If you have beliefs on a waste of resources thats fine. For instance I have put solar on three of my homes. Started around 2005. I do not put solar on my rv because I do not use it for boondocking and for the amount I do use it the cost is prohibitive.
As a builder and an rv owner for over 25 years, I stand by my "never in an rv" post for a wet floor heating system. You are doing it more on a principle basis and I can respect principles. I am just not sure how you will heat the water to a temperature that will heat then floors without using natural resources.
I am not sure of the pump usage of electricity but a 4' x 10' heat mat draws 3.9 amps.
You seem much more knowledgeable than me about electric usage, draw etc. How does that compare to a circulation pump? I have tried to search but most do not listed amp draw. I would imagine a 1/25 hp pump would be about 1 amp.
In order to keep things apples to . . . We must convert everything to watts. So .00134 hp = 1 watt, this doesn't take losses in account. That makes 1 hp = 746 watts rounded up. Keeping things to your history! BTU/h = watts * 3.412141633 .
This is where the truth gets sticky!
3.9 amps at what voltage? At 12 volts would be 46 watts or 13 btu/hrs. At 120 volts 468 watts or 137 btu/hrs. or 220 volts 858 watts or 251 btu/hrs. So we must consider what values we are discussing here.

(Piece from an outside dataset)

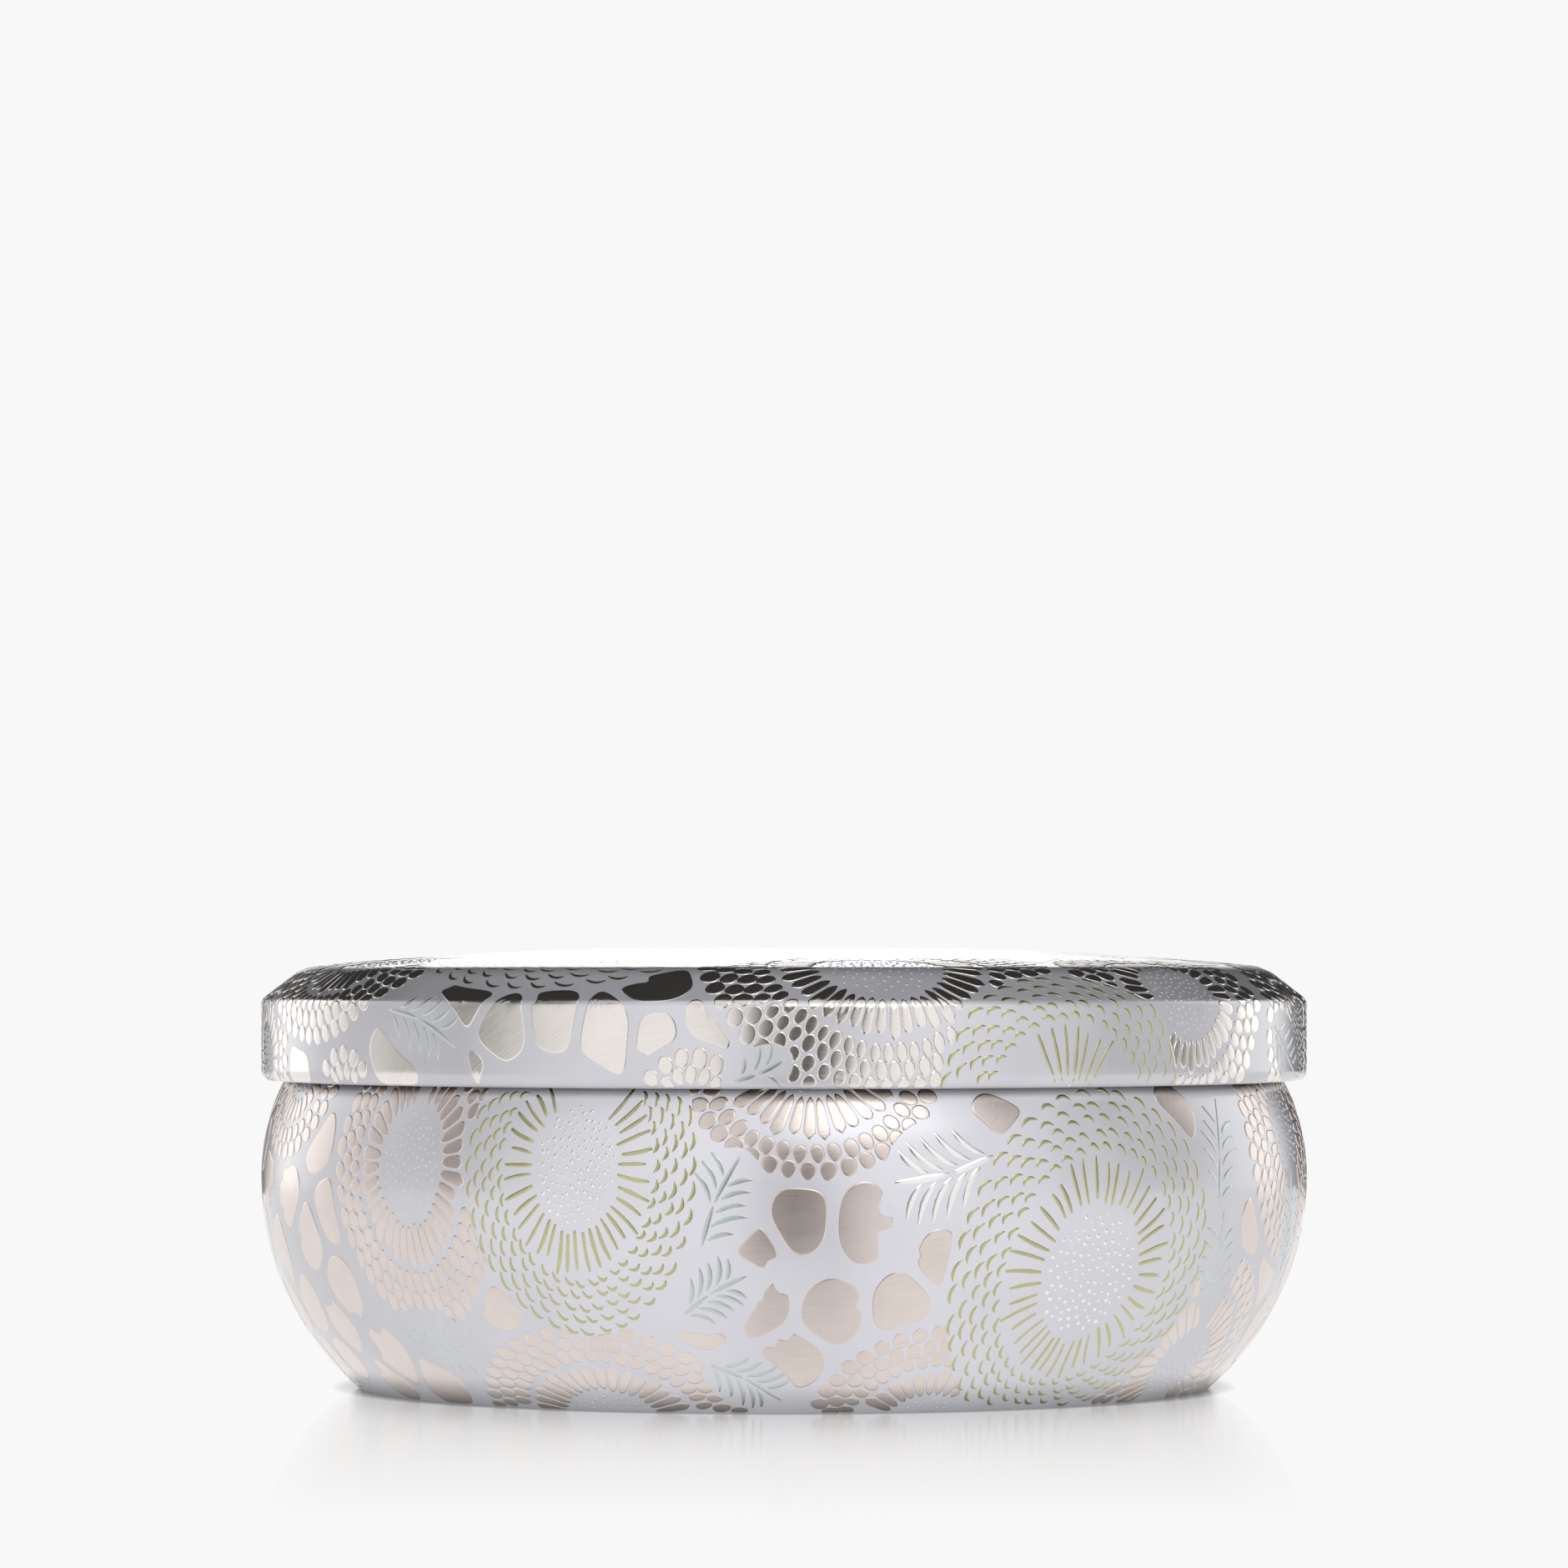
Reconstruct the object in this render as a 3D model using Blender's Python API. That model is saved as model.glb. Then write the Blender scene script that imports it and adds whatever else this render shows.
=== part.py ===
"""A round candle tin: a bulged tinplate bowl with a slip-on lid, and the wax and three wicks it holds.

Metres, +Z up. The origin is the middle of the base, on the table. Every piece is turned about its own
upright axis, from a profile of (radius, height) points in millimetres, with heights above the table.
"""
import math

import bmesh
import bpy

# ---- driving dimensions, in millimetres ----
TIN_RADIUS = 60.0            # widest part of the bowl, and the outside of the lid's skirt
BELLY_HEIGHT = 24.3          # height at which the bowl is widest
FOOT_RADIUS = 48.7           # outer edge of the ring the tin stands on
FOOT_WIDTH = 2.0             # width of that ring
BASE_RECESS = 1.2            # how far the base panel is above the table
SHOULDER_ARC = 23.7          # radius of the bowl's curve above its widest part
NECK_BLEND = 2.0             # radius of the hollow bend from there into the neck
SHEET = 0.3                  # tinplate thickness
GAP = 0.3                    # clearance between neighbouring pieces

LID_BOTTOM = 34.8            # lowest point of the lid when it is on
LID_TOP = 50.3               # flat middle of the lid
LID_FLAT_RADIUS = 11.0       # how far the flat middle reaches
LID_CURL = 0.9               # outside radius of the lid's rolled edge
DOME_EDGE_RADIUS = 53.5      # where the lid's shallow dome ends
DOME_EDGE_SLOPE = 5.5        # degrees below level at that edge
SHOULDER_ROUND = 6.0         # radius of the bend between the dome and the lid's sloped shoulder
SHOULDER_SLOPE = 38.0        # degrees below level on the sloped shoulder
SKIRT_ROUND = 1.2            # radius of the bend between the sloped shoulder and the skirt
RIM_HEIGHT = 44.8            # centre of the bowl's rolled rim
RIM_CURL = 0.8               # outside radius of the rolled rim

WAX_TOP = 38.0
WICK_CIRCLE = 22.0           # distance of each wick from the middle
WICK_ANGLES = (90, 210, 330)
WICK_RADIUS = 1.1
WICK_TOP = 44.0
WICK_TRIM = 0.25             # small bevel round a wick's cut end
STICKER_RADIUS = 6.35
STICKER_THICKNESS = 0.8
TAB_RADIUS = 7.5             # flat disc of a wick sustainer
TAB_NECK_TOP = 9.0           # top of a sustainer's crimped neck
TAB_NECK_WALL = 0.35
TAB_FLARE = 0.6              # slope between a sustainer's neck and its disc
LABEL_RADIUS = 42.0
LABEL_THICKNESS = 0.2

LARGE_STEPS = 64             # sides of the bowl, lid, wax and label
SMALL_STEPS = 24             # sides of the wicks and what holds them
SHARP_ANGLE = 40             # degrees between faces that meet in a sharp edge
MM = 0.001

# ---- worked out from them ----
LID_MOUTH = TIN_RADIUS - 2 * LID_CURL
RIM_RADIUS = LID_MOUTH - GAP
NECK_RADIUS = RIM_RADIUS - 2 * RIM_CURL + SHEET
FLOOR_TOP = BASE_RECESS + SHEET
STICKER_BOTTOM = FLOOR_TOP + GAP
STICKER_TOP = STICKER_BOTTOM + STICKER_THICKNESS
TAB_BOTTOM = STICKER_TOP + GAP
TAB_TOP = TAB_BOTTOM + SHEET
TAB_BORE = WICK_RADIUS + GAP
TAB_NECK_RADIUS = TAB_BORE + TAB_NECK_WALL


def arc(centre, radius, start, end, steps):
    """Points on an arc about a centre, from one angle to another in degrees."""
    points = []
    for step in range(steps + 1):
        angle = math.radians(start + (end - start) * step / steps)
        points.append((centre[0] + radius * math.cos(angle), centre[1] + radius * math.sin(angle)))
    return points


def bowl_side(inset, foot_height):
    """The bowl's side from a foot height up to its neck, moved in from the outside by an inset.

    It is the deep lower curve, the tighter curve above the widest part, and the hollow bend into the neck.
    The three arcs keep their centres, so the inside of the sheet is parallel to the outside.
    """
    reach = TIN_RADIUS - FOOT_RADIUS
    lower_arc = (BELLY_HEIGHT ** 2 + reach ** 2) / (2 * reach)
    lower_centre = (TIN_RADIUS - lower_arc, BELLY_HEIGHT)
    foot_angle = math.degrees(math.asin((foot_height - BELLY_HEIGHT) / (lower_arc - inset)))

    upper_centre = (TIN_RADIUS - SHOULDER_ARC, BELLY_HEIGHT)
    blend_radius = NECK_RADIUS + NECK_BLEND
    blend_across = blend_radius - upper_centre[0]
    blend_up = math.sqrt((SHOULDER_ARC + NECK_BLEND) ** 2 - blend_across ** 2)
    blend_centre = (blend_radius, BELLY_HEIGHT + blend_up)
    blend_angle = math.degrees(math.atan2(blend_up, blend_across))

    lower = arc(lower_centre, lower_arc - inset, foot_angle, 0, 7)
    upper = arc(upper_centre, SHOULDER_ARC - inset, 0, blend_angle, 4)
    blend = arc(blend_centre, NECK_BLEND + inset, 180 + blend_angle, 180, 2)
    return lower + upper[1:] + blend[1:]


def bowl_profile():
    """Up the inside from the middle of the floor, over the rolled rim, and down the outside."""
    foot_inner = FOOT_RADIUS - FOOT_WIDTH
    recess_edge = foot_inner - BASE_RECESS / 3
    floor = [(0, FLOOR_TOP), (recess_edge + SHEET, FLOOR_TOP), (foot_inner + SHEET, SHEET)]
    underside = [(foot_inner, 0), (recess_edge, BASE_RECESS), (0, BASE_RECESS)]

    rim_centre = (RIM_RADIUS - RIM_CURL, RIM_HEIGHT)
    roll_end = -110
    roll_outside = arc(rim_centre, RIM_CURL, 180, roll_end, 8)
    roll_inside = arc(rim_centre, RIM_CURL - SHEET, roll_end, 180, 8)

    inside = bowl_side(SHEET, SHEET)
    outside = list(reversed(bowl_side(0, 0)))
    return floor + inside + roll_outside + roll_inside + outside + underside


def lid_side(inset):
    """The lid from the edge of its flat middle to the top of its skirt, moved in by an inset."""
    dome_arc = (DOME_EDGE_RADIUS - LID_FLAT_RADIUS) / math.sin(math.radians(DOME_EDGE_SLOPE))
    dome_centre = (LID_FLAT_RADIUS, LID_TOP - dome_arc)
    dome_end = 90 - DOME_EDGE_SLOPE

    # The bend takes over where the dome ends, so both centres are on the line square to that edge.
    across = math.cos(math.radians(dome_end))
    up = math.sin(math.radians(dome_end))
    bend_centre = (
        dome_centre[0] + (dome_arc - SHOULDER_ROUND) * across,
        dome_centre[1] + (dome_arc - SHOULDER_ROUND) * up,
    )
    bend_end = 90 - SHOULDER_SLOPE

    # The skirt's bend touches the sloped shoulder above it and the skirt below it.
    across = math.cos(math.radians(bend_end))
    up = math.sin(math.radians(bend_end))
    skirt_radius = TIN_RADIUS - SKIRT_ROUND
    reach = SHOULDER_ROUND - SKIRT_ROUND - (skirt_radius - bend_centre[0]) * across
    skirt_centre = (skirt_radius, bend_centre[1] + reach / up)

    dome = arc(dome_centre, dome_arc - inset, 90, dome_end, 3)
    bend = arc(bend_centre, SHOULDER_ROUND - inset, dome_end, bend_end, 3)
    skirt = arc(skirt_centre, SKIRT_ROUND - inset, bend_end, 0, 3)
    return dome + bend[1:] + skirt


def lid_profile():
    """From the middle of the top down the outside, round the rolled edge, and back up the inside."""
    roll_centre = (TIN_RADIUS - LID_CURL, LID_BOTTOM + LID_CURL)
    roll_end = -250
    roll_outside = arc(roll_centre, LID_CURL, 0, roll_end, 8)
    roll_inside = arc(roll_centre, LID_CURL - SHEET, roll_end, 0, 8)

    outside = [(0, LID_TOP)] + lid_side(0)
    inside = list(reversed(lid_side(SHEET))) + [(0, LID_TOP - SHEET)]
    return outside + roll_outside + roll_inside + inside


def wax_profile():
    """The wax is flat on top, and follows the inside of the bowl with a small clearance."""
    inset = SHEET + GAP
    side = list(reversed(bowl_side(inset, STICKER_BOTTOM)))
    return [(0, WAX_TOP), (NECK_RADIUS - inset, WAX_TOP)] + side + [(0, STICKER_BOTTOM)]


def wick_well_profile():
    """The space in the wax round one wick, its sustainer and its sticker, open at both ends."""
    neck = TAB_NECK_RADIUS + GAP
    tab = TAB_RADIUS + GAP
    neck_top = TAB_NECK_TOP + GAP
    tab_top = TAB_TOP + GAP
    above = WAX_TOP + 1
    below = STICKER_BOTTOM - 1
    return [
        (0, above),
        (TAB_BORE, above),
        (TAB_BORE, neck_top),
        (neck, neck_top),
        (neck, tab_top + TAB_FLARE),
        (neck + TAB_FLARE, tab_top),
        (tab, tab_top),
        (tab, below),
        (0, below),
    ]


def wick_profile():
    return [
        (0, WICK_TOP),
        (WICK_RADIUS - WICK_TRIM, WICK_TOP),
        (WICK_RADIUS, WICK_TOP - WICK_TRIM),
        (WICK_RADIUS, TAB_BOTTOM),
        (0, TAB_BOTTOM),
    ]


def sustainer_profile():
    """A flat disc with a crimped neck, open through the middle for the wick."""
    return [
        (TAB_BORE, TAB_NECK_TOP),
        (TAB_NECK_RADIUS, TAB_NECK_TOP),
        (TAB_NECK_RADIUS, TAB_TOP + TAB_FLARE),
        (TAB_NECK_RADIUS + TAB_FLARE, TAB_TOP),
        (TAB_RADIUS, TAB_TOP),
        (TAB_RADIUS, TAB_BOTTOM),
        (TAB_BORE, TAB_BOTTOM),
    ]


def disc_profile(radius, bottom, thickness):
    top = bottom + thickness
    return [(0, top), (radius, top), (radius, bottom), (0, bottom)]


def material(name, colour, roughness, metallic):
    look = bpy.data.materials.new(name)
    look.use_nodes = True
    look.diffuse_color = (*colour, 1)
    shader = look.node_tree.nodes["Principled BSDF"]
    shader.inputs["Base Color"].default_value = (*colour, 1)
    shader.inputs["Roughness"].default_value = roughness
    shader.inputs["Metallic"].default_value = metallic
    return look


def turned(name, profile, steps, look, place=(0, 0, 0), closed=False):
    """An object made by turning a profile about its own axis, which stands at a place in millimetres.

    Profile heights stay above the table, wherever the object's origin is. A closed profile goes round a
    hole, so its last point joins its first.
    """
    outline = bmesh.new()
    corners = [outline.verts.new((radius * MM, 0, (height - place[2]) * MM)) for radius, height in profile]
    lines = [outline.edges.new(pair) for pair in zip(corners, corners[1:])]
    if closed:
        lines.append(outline.edges.new((corners[-1], corners[0])))
    bmesh.ops.spin(
        outline,
        geom=corners + lines,
        cent=(0, 0, 0),
        axis=(0, 0, 1),
        angle=2 * math.pi,
        steps=steps,
    )
    bmesh.ops.remove_doubles(outline, verts=outline.verts, dist=0.001 * MM)
    bmesh.ops.recalc_face_normals(outline, faces=outline.faces)

    mesh = bpy.data.meshes.new(name)
    outline.to_mesh(mesh)
    outline.free()
    mesh.shade_smooth()
    mesh.set_sharp_from_angle(angle=math.radians(SHARP_ANGLE))
    mesh.materials.append(look)
    piece = bpy.data.objects.new(name, mesh)
    piece.location = [value * MM for value in place]
    bpy.context.scene.collection.objects.link(piece)
    return piece


def cut(piece, cutter):
    """Take a cutter's shape out of a piece, and keep the cutter out of sight."""
    cutter.hide_render = True
    cutter.display_type = "WIRE"
    modifier = piece.modifiers.new(cutter.name, "BOOLEAN")
    modifier.operation = "DIFFERENCE"
    modifier.solver = "EXACT"
    modifier.object = cutter


def wick_place(angle):
    across = WICK_CIRCLE * math.cos(math.radians(angle))
    along = WICK_CIRCLE * math.sin(math.radians(angle))
    return (across, along, 0)


def build():
    for leftover in list(bpy.data.objects):
        bpy.data.objects.remove(leftover)

    print_look = material("printed_tinplate", (0.60, 0.56, 0.61), 0.35, 0.6)
    lid_look = material("printed_lid_tinplate", (0.64, 0.58, 0.62), 0.30, 0.6)
    wax_look = material("wax", (0.90, 0.86, 0.76), 0.45, 0)
    cotton_look = material("cotton", (0.88, 0.85, 0.78), 0.9, 0)
    steel_look = material("tinned_steel", (0.70, 0.70, 0.71), 0.35, 1)
    sticker_look = material("adhesive_foam", (0.86, 0.86, 0.84), 0.8, 0)
    paper_look = material("label_paper", (0.93, 0.92, 0.90), 0.75, 0)

    turned("tin_body", bowl_profile(), LARGE_STEPS, print_look)
    turned("lid", lid_profile(), LARGE_STEPS, lid_look, place=(0, 0, LID_BOTTOM))
    wax = turned("wax_fill", wax_profile(), LARGE_STEPS, wax_look)

    for number, angle in enumerate(WICK_ANGLES, start=1):
        place = wick_place(angle)
        well = turned(f"wick_well_{number}", wick_well_profile(), SMALL_STEPS, wax_look, place)
        cut(wax, well)
        turned(f"wick_{number}", wick_profile(), SMALL_STEPS, cotton_look, place)
        turned(
            f"wick_sustainer_{number}",
            sustainer_profile(),
            SMALL_STEPS,
            steel_look,
            place,
            closed=True,
        )
        sticker = disc_profile(STICKER_RADIUS, STICKER_BOTTOM, STICKER_THICKNESS)
        turned(f"wick_sticker_{number}", sticker, SMALL_STEPS, sticker_look, place)

    label = disc_profile(LABEL_RADIUS, BASE_RECESS - GAP - LABEL_THICKNESS, LABEL_THICKNESS)
    turned("base_label", label, LARGE_STEPS, paper_look)


build()
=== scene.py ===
"""Looks for the candle tin: embossed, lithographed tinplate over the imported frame, with wax and wicks inside.

Lengths in this file are millimetres until a mesh is made, and MM turns them into metres. Azimuth 0 is the
front of the tin, which faces -Y, and azimuths grow towards +X.
"""

import math
import random

import bmesh
import bpy
import numpy as np
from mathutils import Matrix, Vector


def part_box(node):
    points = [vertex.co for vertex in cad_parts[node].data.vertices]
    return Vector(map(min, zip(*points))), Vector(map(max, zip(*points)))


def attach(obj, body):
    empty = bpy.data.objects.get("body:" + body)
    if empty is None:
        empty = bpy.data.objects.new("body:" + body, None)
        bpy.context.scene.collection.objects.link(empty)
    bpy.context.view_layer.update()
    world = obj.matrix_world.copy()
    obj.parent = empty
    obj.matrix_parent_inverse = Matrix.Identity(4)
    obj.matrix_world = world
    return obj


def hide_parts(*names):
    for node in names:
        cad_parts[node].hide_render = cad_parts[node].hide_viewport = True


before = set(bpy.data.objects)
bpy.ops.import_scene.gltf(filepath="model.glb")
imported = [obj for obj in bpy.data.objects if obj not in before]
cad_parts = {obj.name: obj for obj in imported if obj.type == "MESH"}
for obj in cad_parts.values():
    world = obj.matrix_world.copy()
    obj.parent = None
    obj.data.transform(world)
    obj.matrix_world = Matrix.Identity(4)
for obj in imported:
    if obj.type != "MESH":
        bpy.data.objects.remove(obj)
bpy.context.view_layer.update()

MM = 0.001
lid_low, lid_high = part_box("lid")

# ---- sizes that follow the frame ----
TIN_RADIUS = lid_high.x / MM
RIM_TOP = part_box("tin_body")[1].z / MM
LID_BOTTOM = lid_low.z / MM
LID_TOP = lid_high.z / MM
WAX_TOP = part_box("wax_fill")[1].z / MM
STICKER_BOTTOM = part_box("wick_sticker_1")[0].z / MM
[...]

The efficiency of pv is still well under 25% ,the efficiency of heat collectors is better than 50%.

A 250 watt pv is roughly 1.5 meters sq, and to collect 750 watts of heat the same size panel is used. Or roughly 219 btu/hr. In my circumstances I have roughly 3.5 meters not usable for pv but great for collecting heat. That gives me over 400 btu/hrs of heat to disperse within my RV! will it keep me toasty? I don't think so! Will it make me more comfortable? Most definitely!

Will I find the folly in my design? No! Because your argument has been on the back of my mind sense it's conception.

What I know is the disparity between the two technologies at my disposal, clearly gives me a direction!!!